Her banjo-led reworking of a fragmented old John Hartford song is essential listening. We all come across characters who think nothing of trampling over others to get their way in life, and Self-Made Man is a reminder that the male of the species is traditionally the chief offender. Working in an industry where a woman’s path can be obstacle-strewn, to put it mildly, having Baiman vocalise that message significantly enhances the song’s potency.
Her own considerable songwriting chops are buttressed by another leading light of modern day Americana, Erin Rae, on the starkly beautiful co-write Annie.
It offers a rueful recounting of how, as a young adolescent, she willingly shattered her own childhood innocence: “I was an old soul with a raw heart,” Baiman sings, “so eager to see what would tear me apart.”
She has developed a real flair for writing smart, subtle earworm songs focused on matters personal, political and all points in between.
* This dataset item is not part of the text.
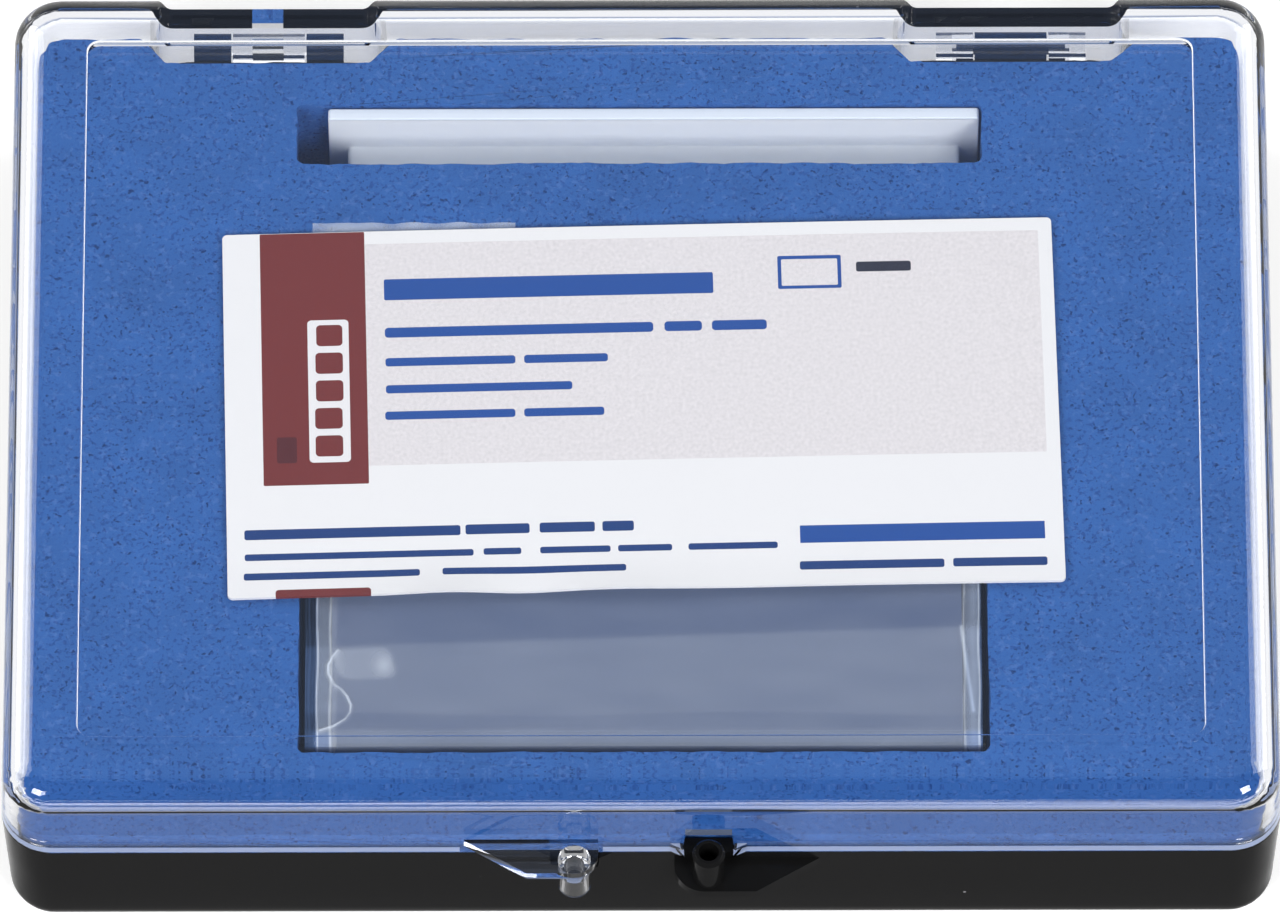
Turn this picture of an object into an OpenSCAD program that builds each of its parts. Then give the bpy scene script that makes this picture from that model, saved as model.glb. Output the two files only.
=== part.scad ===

The LP finds ample space for more of the vignettes of life experience that populated its excellent predecessors Shame and Cycles.
The keening fiddle motif of Old Flame heralds a tale of being ‘caught off guard‘ when a bar started playing a song by Luke Bell, an ex-partner who was found dead aged just 32 last year. ‘My heart still burns, my stomach still turns / When I hear the song of an old flame.‘ Bitter, meanwhile, is an atmospheric, brooding number that wouldn’t sound out of place on Gillian Welch’s wonderful 2011 record The Harrow and the Harvest.
This concise collection of ten dazzling songs will probably make you weep, make you angry, make you fairly despondent about today’s politics on either side of the Atlantic – yet it retains an overarching sense of hope and optimism.
Common Nation of Sorrow is jam-packed with high-class harmonies, spare-but-sparkling instrumentation and pin-sharp production. It’s an utter joy to listen to and can’t help but send you away feeling a little better about this imperfect life.